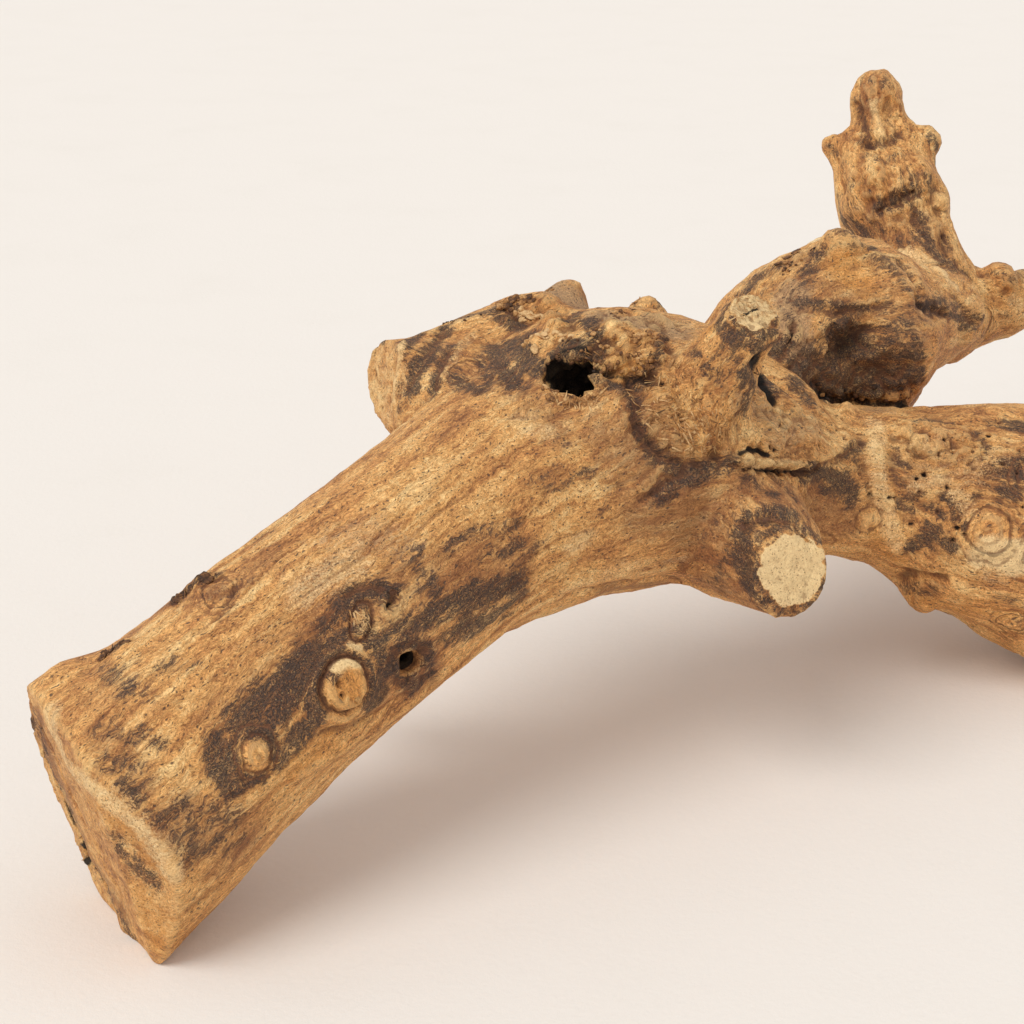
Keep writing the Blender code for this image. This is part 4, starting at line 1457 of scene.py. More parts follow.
    def press_knots(self, skin: Skin) -> None:
        """Press every knot, hole and scar into the skin.

        Args:
            skin: The skin, which moves.
        """
        wobble = self.noise(Seed.KNOT)
        height = np.zeros(len(skin.points))
        for spot, normal, knot in self.knots:
            size = knot.radius
            near = skin.close_to(spot, 3.2 * size * knot.stretch)
            away = skin.points[near] - spot
            way = STEM.way_at(spot)
            long_way = way - normal * (way @ normal)
            long_way /= np.linalg.norm(long_way)
            cross_way = np.cross(normal, long_way)
            turn = math.radians(knot.lean)
            first = away @ (long_way * math.cos(turn) + cross_way * math.sin(turn)) / knot.stretch
            second = away @ (cross_way * math.cos(turn) - long_way * math.sin(turn))
            gap = np.hypot(first, second)
            shift = 0.22 * size * fall(0.0, 1.6 * size, gap)
            ring = np.hypot(first + shift, second - 0.6 * shift)
            waves = 0.22 * wobble.at(away / (0.9 * size) + spot)
            ring = ring * (1 + waves + 0.10 * wobble.at(away / 0.9))
            here = (np.abs(away @ normal) < 3.5 + size) & (skin.normals[near] @ normal > 0.1)
            r = ring / size
            fan = np.arctan2(second, first + 1.2 * size)
            height[near] += np.where(here, self.knot_shape(knot.kind, r, fan) * knot.depth, 0.0)
            nearer = here & (r < skin.knot_way[near]) & (r < 2.4)
            chosen = near[nearer]
            skin.knot_way[chosen] = r[nearer]
            fade = fall(1.4, 2.3, r[nearer])
            skin.ring_power[chosen] = fade * RING_SHADES[knot.kind]
            skin.rim_power[chosen] = fade * RIM_SHADES[knot.kind]
            for mark, power, core, end in KNOT_MARKS.get(knot.kind, ()):
                skin.paint(mark, near, np.where(here, power * fall(core, end, r), 0.0))
        skin.swell(height)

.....

Please write out the material word for word from its first line through the line holding "into the skin.", including both, and no line past it.

- [ANSWER]
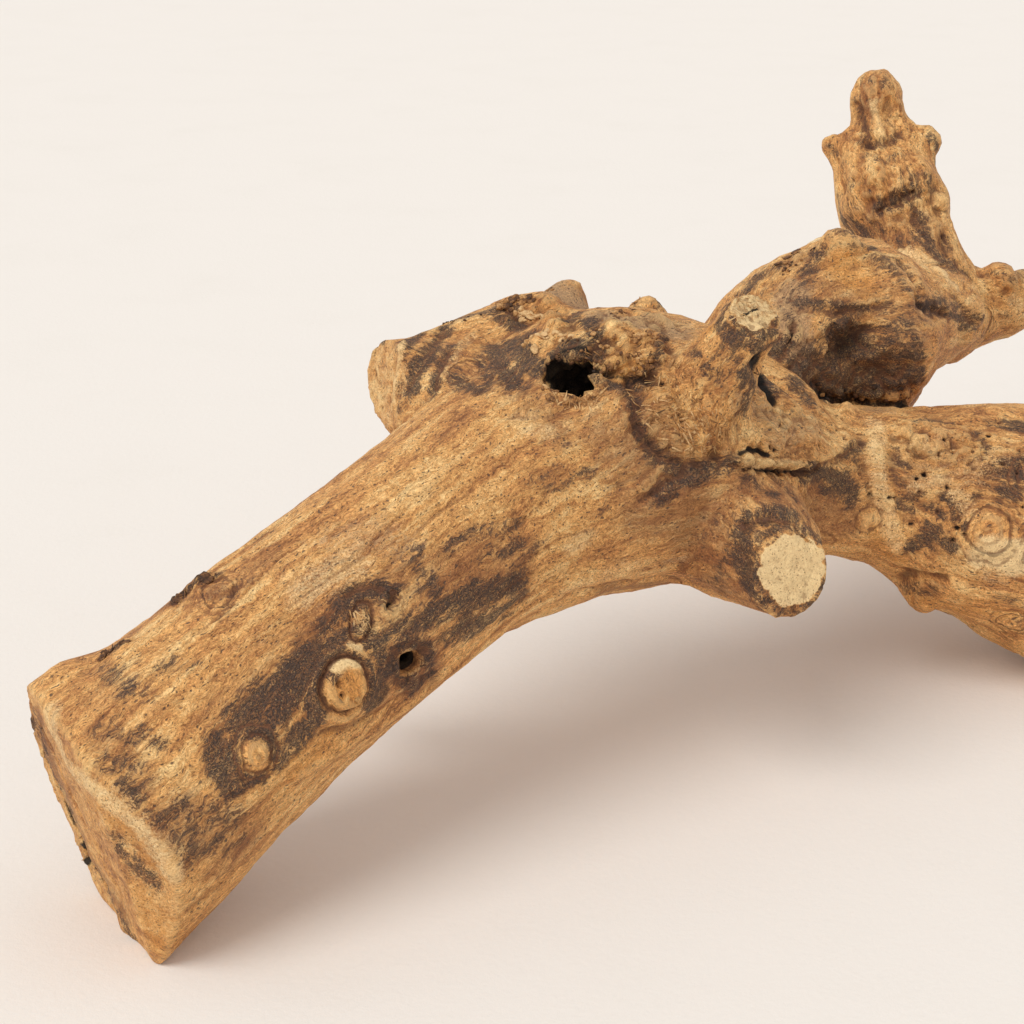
Keep writing the Blender code for this image. This is part 4, starting at line 1457 of scene.py. More parts follow.
    def press_knots(self, skin: Skin) -> None:
        """Press every knot, hole and scar into the skin.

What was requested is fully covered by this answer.